Hello darlings!
I hope everyone is just straight dominating March! Let’s get after it!
My March is, uh, marching on because I’m doing my normal Lentan “40 days of academic glory” – you can look at my goals here if you are really really interested. I’ve got some big exciting things going on right now, so if you could spare some positive vibes for me, I’d appreciate it.
Today, I want to talk about what you (yes, you!) can do to welcome a new colleague to your department or unit. Did you hire someone this year? Yes? Or you will sometime in the future? Here’s what I want you to do to help new people come into your department.
Actually welcome them:
Send an email to them when they are hired. Send another email a few weeks later to check-in. In March or April, send an email and ask if they are going to come to look at housing to see if you can take them to lunch or for coffee or a drink.

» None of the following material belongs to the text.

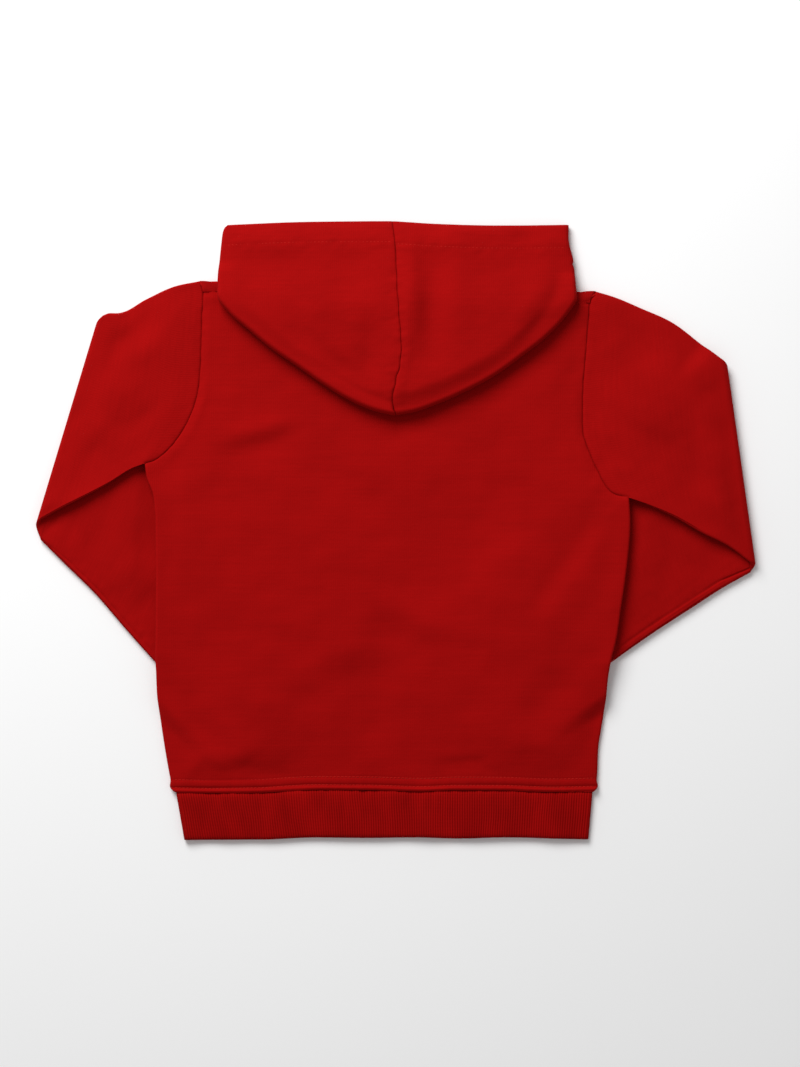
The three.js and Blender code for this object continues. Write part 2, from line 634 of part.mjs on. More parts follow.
function cuff(side) {
  const { sewn, free, away } = cuffs[side];
  const start = (share) => between(sewn[0], sewn[1], share).addScaledVector(away, SEAM);
  const end = (share) => between(free[0], free[1], share);
  return ribbedBand(start, end, sewn[0].distanceTo(sewn[1]));
}

// Underside of the hood's lower layer: on the back, and beyond the shoulder down to the floor
function bed(x, y) {
  return HOOD_REST * (1 - ease((y - bodyTop(x) - BED_MARGIN) / BED_RAMP));
}
const hoodSeamX = (y) => along(HOOD_SEAM, "y", y, "x");
const HOOD_SIDE_ROWS = HOOD_ROWS.slice(0, 6).reverse(); // the rows that end at its side edges

// Middle of the hood's visible layer
function hoodHeight(x, y) {
  const side = x < 0 ? "left" : "right";
  const first = HOOD_ROWS[0];
  const topEdge = mix(first.seamY, first[`${side}Y`], Math.min(Math.abs(x / first[`${side}X`]), 1));
  const edgeX = Math.abs(along(HOOD_SIDE_ROWS, "seamY", y, `${side}X`));
  const fall = (distance, length) => clamp(1 - distance / length, 0, 1) ** 2;
  const toTop = fall(topEdge - y, HOOD_DROP_LENGTH);
  const beyond = 1 - bed(x, y) / HOOD_REST;
  const toSide = SIDE_DROP_SHARE * beyond * fall(edgeX - Math.abs(x), SIDE_DROP_LENGTH);
  const crown = HOOD_CROWN.rise * ease((HOOD_CROWN.endX - Math.abs(x)) / HOOD_CROWN.length);
  return HOOD_TOP + crown - HOOD_DROP * (1 - (1 - toTop) * (1 - toSide));
}

// One half of the hood: the visible layer from the centre seam, the rolled edge, and the lower layer back
// to the neck
function hoodHalf(side) {
  const sign = signOf(side);
  const rim = HOOD_ROWS.map((row) => plan(row[`${side}X`], row[`${side}Y`]));
  const grid = (offset) =>
    HOOD_ROWS.map((row, i) => {
      const onSeam = i === HOOD_ROWS.length - 1;
      const run = rim[Math.min(i + 1, rim.length - 1)].clone().sub(rim[Math.max(i - 1, 0)]).normalize();
      const outward = onSeam ? plan(0, -1) : plan(run.y * -sign, run.x * sign).negate();
      const axis = rim[i].clone().addScaledVector(outward, -HOOD_ROLL);
      const start = plan(hoodSeamX(row.seamY), row.seamY);
      const line = [];
      const high = (p) => {
        const inside = ease((rim[i].distanceTo(p) - HOOD_ROLL) / CREASES_FROM_ROLL);
        return hoodHeight(p.x, p.y) + creases("hood", p.x, p.y) * inside;
      };
      for (let c = 0; c <= HOOD_ACROSS; c++) {
        const share = c / HOOD_ACROSS;
        const p = between(start, axis, share);
        if (i === 0) p.y += HOOD_EDGE_BULGE[side] * Math.sin(Math.PI * share);
        if (onSeam) p.x = hoodSeamX(p.y);
        line.push(new THREE.Vector3(p.x, p.y, high(p) + offset));
      }
      const top = high(axis);
      const bottom = bed(axis.x, axis.y) + CLOTH / 2;
      const [middle, rise] = [(top + bottom) / 2, (top - bottom) / 2];
      for (let c = 1; c < HOOD_ROLL_STEPS; c++) {
        const angle = (Math.PI * c) / HOOD_ROLL_STEPS;
        const p = axis.clone().addScaledVector(outward, (HOOD_ROLL - CLOTH / 2 + offset) * Math.sin(angle));
        line.push(new THREE.Vector3(p.x, p.y, middle + (rise + offset) * Math.cos(angle)));
      }
      const neck = plan(row.neckX * sign, row[side === "left" ? "neckLeftY" : "neckRightY"]);
      for (let c = 0; c <= HOOD_UNDER_STEPS; c++) {
        const p = between(axis, neck, c / HOOD_UNDER_STEPS);
        line.push(new THREE.Vector3(p.x, p.y, bed(p.x, p.y) + CLOTH / 2 - offset));
      }
      line.forEach((p, c) => {
        if (c === 0 || onSeam) p.x += (sign * SEAM) / 2;
      });
      return line;
    });
  return wall(grid(CLOTH / 2), grid(-CLOTH / 2), false);
}

// The hood's hidden cloth, bunched in the neck: from the front neckline, under the back neckline and up under
// the visible layer. Its sides have grooves between the layers.
const BUNCH = {
  thin: CLOTH + 0.1, // height under the back neckline
  fromFront: 2.2, // gap to the front neckline
  fromShoulder: 1.8, // gap to the shoulder's edge beside the neck, growing outwards by a slant
  slant: 0.12,
  sideLength: 3.6, // length of the thin part there
  pastBackNeck: 0.8, // the thin part reaches this far past the back neckline
  lowAt: 4.5, // its rise to full height: a place and share of the height, and the place of the whole
  lowShare: 0.78,
  fullAt: 12,
  topY: 237, // the far edge, drawn in at its corners and a little lower than the middle
  corner: 9,
  cornerPower: 6,
  endShare: 0.94,
};
const BUNCH_COLUMNS = [110, 98, 87, 77.5, 73, 67, 58, 47, 33, 17]; // distances from the middle
const BESIDE_NECK = NECK_HALF - 2; // columns past this start at the shoulder
const GROOVE = 0.8;
const LAYERS = table(["rise", "inset"], [
  [0, 0.4], [0.3, 0], [0.38, GROOVE], [0.46, 0], [0.68, 0.1], [0.76, GROOVE], [0.84, 0.2],
]);
const LID_INSET = 1.1;
function hiddenFolds() {
  const columns = [...BUNCH_COLUMNS.map((x) => -x), 0, ...BUNCH_COLUMNS.slice().reverse()];
  return layeredSolid(columns.map((x) => {
    const past = Math.abs(x) > BESIDE_NECK;
    const slant = BUNCH.slant * Math.max(Math.abs(x) - NECK_HALF, 0);
    const start = past ? shoulderEdge(x) + BUNCH.fromShoulder + slant : frontNeck(x) + BUNCH.fromFront;
    const step = past ? start + BUNCH.sideLength : backNeck(x) + BUNCH.pastBackNeck;
    const end = BUNCH.topY - BUNCH.corner * Math.abs(x / BUNCH_COLUMNS[0]) ** BUNCH.cornerPower;
    const full = (y) => hoodHeight(x, y) + creases("hood", x, y) - CLOTH / 2 - FOLDS_CLEAR;
    const [low, high] = [step + BUNCH.lowAt, step + BUNCH.fullAt];
    const halfway = (high + end) / 2;
    return [
      { x, y: start, height: BUNCH.thin },
      { x, y: (start + step) / 2, height: BUNCH.thin },
      { x, y: step, height: BUNCH.thin },
      { x, y: low, height: full(low) * BUNCH.lowShare },
      { x, y: high, height: full(high) },
      { x, y: halfway, height: full(halfway) },
      { x, y: end, height: full(end) * BUNCH.endShare },
    ];
  }));
}

// A solid over a grid of spots, with a flat underside and layered sides
function layeredSolid(spots) {
  const [columns, rows] = [spots.length, spots[0].length];
  const loop = [];
  for (let c = 0; c < columns; c++) loop.push([c, 0]);
  for (let r = 1; r < rows; r++) loop.push([columns - 1, r]);
  for (let c = columns - 2; c >= 0; c--) loop.push([c, rows - 1]);
  for (let r = rows - 2; r > 0; r--) loop.push([0, r]);
  const centre = plan(0, 0);
  loop.forEach(([c, r]) => centre.add(plan(spots[c][r].x, spots[c][r].y).divideScalar(loop.length)));
  const inward = (spot, inset) => {
    const p = plan(spot.x, spot.y);
    return p.add(centre.clone().sub(p).setLength(inset));
  };
  const points = [];
  const faces = [];
  const put = (p, z) => points.push(new THREE.Vector3(p.x, p.y, z)) - 1;
  const onLoop = new Map(loop.map(([c, r], i) => [`${c} ${r}`, i]));
  const atLoop = (spot, layer) => put(inward(spot, layer.inset), spot.height * layer.rise);
  const rings = LAYERS.map((layer) => loop.map(([c, r]) => atLoop(spots[c][r], layer)));
  const cap = (edgePoint, height) =>
    spots.map((column, c) =>
      column.map((spot, r) => {
        const edge = onLoop.get(`${c} ${r}`);
        return edge === undefined ? put(plan(spot.x, spot.y), height(spot)) : edgePoint(edge, spot);
      }),
    );
  const bottom = cap((edge) => rings[0][edge], () => 0);
  const lid = cap((_, spot) => put(inward(spot, LID_INSET), spot.height), (spot) => spot.height);
  rings.push(loop.map(([c, r]) => lid[c][r]));
  for (let k = 0; k + 1 < rings.length; k++) {
    loop.forEach((_, i) => {
      const j = (i + 1) % loop.length;
      const [a, b, d, e] = [rings[k][i], rings[k][j], rings[k + 1][j], rings[k + 1][i]];
      faces.push([a, b, d], [a, d, e]);
    });
  }
  for (let c = 0; c + 1 < columns; c++) {
    for (let r = 0; r + 1 < rows; r++) {
      const quad = (at) => [at[c][r], at[c + 1][r], at[c + 1][r + 1], at[c][r + 1]];
      const [a, b, d, e] = quad(lid);
      faces.push([a, b, d], [a, d, e]);
      const [f, g, h, i] = quad(bottom);
      faces.push([f, h, g], [f, i, h]);
    }
  }
  return body(points, faces);
}

const fleece = new THREE.MeshStandardMaterial({ color: FLEECE_RED, roughness: 0.95, metalness: 0 });
const rib = new THREE.MeshStandardMaterial({ color: RIB_RED, roughness: 0.95, metalness: 0 });

const hoodie = new THREE.Group();
function piece(name, geometry, material) {
  const mesh = new THREE.Mesh(geometry, material.clone());
  mesh.name = name;
  hoodie.add(mesh);
}

piece("front", frontPanel(), fleece);
piece("back", backPanel(), fleece);
for (const side of ["left", "right"]) {
  piece(`sleeve_${side}`, sleeve(side), fleece);
  piece(`cuff_${side}`, cuff(side), rib);
  piece(`hood_${side}`, hoodHalf(side), fleece);
}
piece("hood_hidden_folds", hiddenFolds(), fleece);
piece("waistband", waistband(), rib);

// The origin is under the middle of the garment
const middle = new THREE.Box3().setFromObject(hoodie).getCenter(new THREE.Vector3());
hoodie.position.set(-middle.x, -middle.y, 0);

export default hoodie;
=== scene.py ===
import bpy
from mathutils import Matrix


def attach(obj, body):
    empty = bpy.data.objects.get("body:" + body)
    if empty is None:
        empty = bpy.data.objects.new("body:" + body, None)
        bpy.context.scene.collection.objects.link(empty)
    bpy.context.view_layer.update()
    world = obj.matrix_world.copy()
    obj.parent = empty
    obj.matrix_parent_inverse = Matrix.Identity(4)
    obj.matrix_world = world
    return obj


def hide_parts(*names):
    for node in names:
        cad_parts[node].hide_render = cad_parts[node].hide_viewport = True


bl_info = {
    "name": "Child's hoodie laid face down",
    "version": (1, 0, 0),
    "blender": (4, 5, 0),
    "location": "View3D > Sidebar > Hoodie",
    "description": "Sews a child's hooded sweatshirt round its packed solids, laid flat",
    "category": "Object",
}

import bpy
import numpy as np
from mathutils import Vector

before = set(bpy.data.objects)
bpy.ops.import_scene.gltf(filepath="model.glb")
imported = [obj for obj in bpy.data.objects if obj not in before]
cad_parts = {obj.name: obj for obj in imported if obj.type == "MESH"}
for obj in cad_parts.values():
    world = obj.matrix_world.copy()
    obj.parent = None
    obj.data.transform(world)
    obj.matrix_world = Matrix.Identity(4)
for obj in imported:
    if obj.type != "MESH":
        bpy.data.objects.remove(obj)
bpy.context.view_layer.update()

# Millimetres, +X to the wearer's right, +Y towards the hood, +Z up. The frame's origin is under the middle
# of the garment.
MM = 0.001
TO_FRAME = np.array([0.069, -0.1, 0])

# Cloth and how it is layered
CLOTH = 2
PLY_GAP = 0.6
SEAM = 0.3  # gap between two solids at a seam
OUTER = CLOTH + PLY_GAP / 2  # from the middle between two plies to their outsides
INNER = PLY_GAP / 2
MIDDLE = (OUTER + INNER) / 2
BEND = 2.6  # radius of a sleeve's turn under
UNDER = 2 * BEND
DEEPEST_DIP = 1.3  # of a forearm's upper layer, before it meets the layer under it
LIFT_MARGIN = 16  # a ply stays lifted this far beyond a forearm's edge
LIFT_RAMP = 14  # and comes down over this length

# Neck and shoulders: the body's top edge seen from the back
SHOULDER = {"left": 199.6, "right": 190.4, "neck_left": 202, "neck_right": 198}
NECK_FROM = 0.25  # share of the body's width on each side of the open neck
NECK_HALF = 78
BACK_NECK_Y = 188
FRONT_NECK_Y = 150
BACK_NECK_CURVE = 2
FRONT_NECK_CURVE = 2.6
SEAM_DOWN = 8.8  # from the shoulder's fold down to the shoulder seam, which lies on the back
NECK_BELOW_SEAM = 1
NECK_SCALED_FROM = 60  # rows above this y are drawn down where the neck is open
EVEN_FROM = 45  # rows even out over this distance from the body's sides

# Hood: it rests on the back at this height, and its edges are rolled
HOOD_REST = 2 * OUTER + SEAM
HOOD_ROLL = 3.6
HOOD_LOFT = 5.2  # from the middle of the lower layer up to that of the visible one
HOOD_TOP = HOOD_REST + CLOTH / 2 + HOOD_LOFT
HOOD_CROWN = {"rise": 0.9, "end_x": 150, "length": 60}
HOOD_DROP = 5.2  # how far the visible layer falls at the opening, and a share of it at the sides
HOOD_DROP_LENGTH = 24
SIDE_DROP_SHARE = 0.754
SIDE_DROP_LENGTH = 26
BED_MARGIN = 6  # the lower layer starts to come down to the floor this far beyond the body's top edge
BED_RAMP = 10
CREASES_FROM_ROLL = 14  # creases grow to their full height over this distance from the roll
HOOD_PUFF = {"height": 6.5, "from": 22, "length": 50}  # soft loft of the visible layer over its solid
HOOD_RIM_FURROW = {"at": 11, "width": 4, "left": 1.25, "right": 0.1, "below_y": 146, "fade": 30}
HOOD_CORNER = {"left": 8, "right": 0}  # down from the opening's ends, the edge is rounded over this length
LEAST_ROLL = 0.1
RIM_ROLL = {"left": {"drop": 1.6, "width": 11}, "right": {"drop": 3.6, "width": 15}}
RIM_ROLL_START = {"below_y": 192, "fade": 24}
HOOD_RIGHT_NOTCH = {"at_y": 213, "width": 1.6, "depth": 1.1}
HOOD_HEM_STEP = {"height": 0.2, "width": 2}
HOOD_HEM_GROOVE = {"depth": 0.15, "width": 1.1}
HOOD_HEM_PUCKER = {"longer": 1.4, "from_edge": 6}
HOOD_HEM_FROM_EDGE = 4

# Grid steps of the sewn pieces. Beside a seam the rows lie closer.
ROW_STEP = 2
COLUMN_STEP = 2
BODY_COLUMN_STEP = 2.2
UNDERSIDE_STEP = 4
ROLL_STEPS = 6
TURN_STEPS = 12
SHORTEST = 1e-6  # keeps lengths of 0 out of divisions
SEAM_ROWS = np.array([0, 0.35, 0.8, 1.3])
LIP_ROWS = np.arange(0, 14.5, 0.6)
SEWN = -0.1  # edges that are sewn together overlap by twice this much, so that nothing shows between them
SIDE_APART = 0.02  # the least height of a ply's edge over the middle between two plies

SEEDS = {
    "back": 11, "armhole": 23, "shoulder": 26, "hem": 31, "hood": 43, "hood_hem": 46, "hood_seam": 50,
    "sleeve_left": 57, "underarm_left": 62, "forearm_left": 66,
    "sleeve_right": 71, "underarm_right": 76, "forearm_right": 80,
    "band": 83, "cuff": 93, "folds": 97,
}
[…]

If you feel comfortable, share information with them about where you and other members of the department live. Give them your cell phone number. Once they move to town, send some recommendations of doctors, dry cleaners, and bartenders that might be useful.
That also means: make a horseshoe not a circle. Invite new faculty to things that you do with your friends in the department. Create social connections. Match them to other people that they might like.
Information should not be a private good.
Y’all know that this is kinda… my thing. But please don’t limit who gets access to the information that is essential for success at your workplace! Don’t be a hoarder!
What information do you wish you knew when you started? Provide that to them! Even better, write it down so that you can easily give it to everyone that comes to your department.
Here’s what the TOC of my new “Guide to winning at Tulane” looks like if you are wondering what to include. Note that this is tailored to what the assistant professor life is like at Tulane and you may need to provide very different information to your new colleagues! Check out the replies to this thread if you need some additional ideas.
I am not linking to the whole guide because I’m probably too honest and I know that some fucking rats read this shit, but if you want access to the whole thing, just email me.
Don’t be petty (but provide warnings)
Don’t drag new faculty into your old fights. That’s some bullshit. BUT also please warn faculty about harassers, racists, and bigots.
At no point should you take out any emotions you have about the hiring process on the individual that was hired.
Check in (early, often)
Put a reminder on your calendar to check in with them in August and after two weeks of classes and before the end of the semester. We all let stuff go because we are overwhelmed and if it isn’t in front of us, its gone. So – remind yourself to check in on your new buddies.
Sponsor them
A long time ago (2.5 YEARS? What the fuck?), I wrote about the importance of sponsors. Here’s what I said (I used to really like bold LOL):
What the fuck is a sponsor and how does it differ from a mentor? Mentors advise you, providing feedback as you go. Sponsors advocate for you without (necessarily) providing feedback directly to you. Sponsors spend their resources on you, whether you are there or not. Indeed, sponsors are most important when you are not in the room. Women and people of color in the academy are often overmentored and undersponsored.
As I said before, In my view, one of the primary obstacles to the advance of women and people of color in the academy is that most old white dudes are unwilling to be our sponsors and there is nothing that we can do about it until more of us are in the room and more of us won’t be in the room because we don’t have sponsors to get us there.
This fucking sucks. Why do I think this? Women and scholars of color face sponsor-related obstacles from three factors: first, they are more likely to attract intense opposition from someone in their department who claims not be a sexist or a racist but somehow always does fucking sexist and racist things. Sponsors are very useful because they have the ability to counter these objects. But here we reach the second obstacle: you can’t make someone be a sponsor and homophily rules these relationships. As a result, because we have WAY more old white dudes than anyone else in the academy, they sponsor other white dudes. And, finally, when there are women and scholars of color in the room, they are less-effective sponsors because their voices may be discounted by the group.
So what is there to do about this? For the senior white dudes out there – new hires often an opportunity to change this shit. It is on you. Examine your sponsorship behavior and consider whether you have opportunities to act as a sponsor for a member of an underrepresented group and have not done so. How could you change your behavior? Why do you let yourself off the hook? Consider this new hire as an opportunity for you to stop being such a weak spined ninny.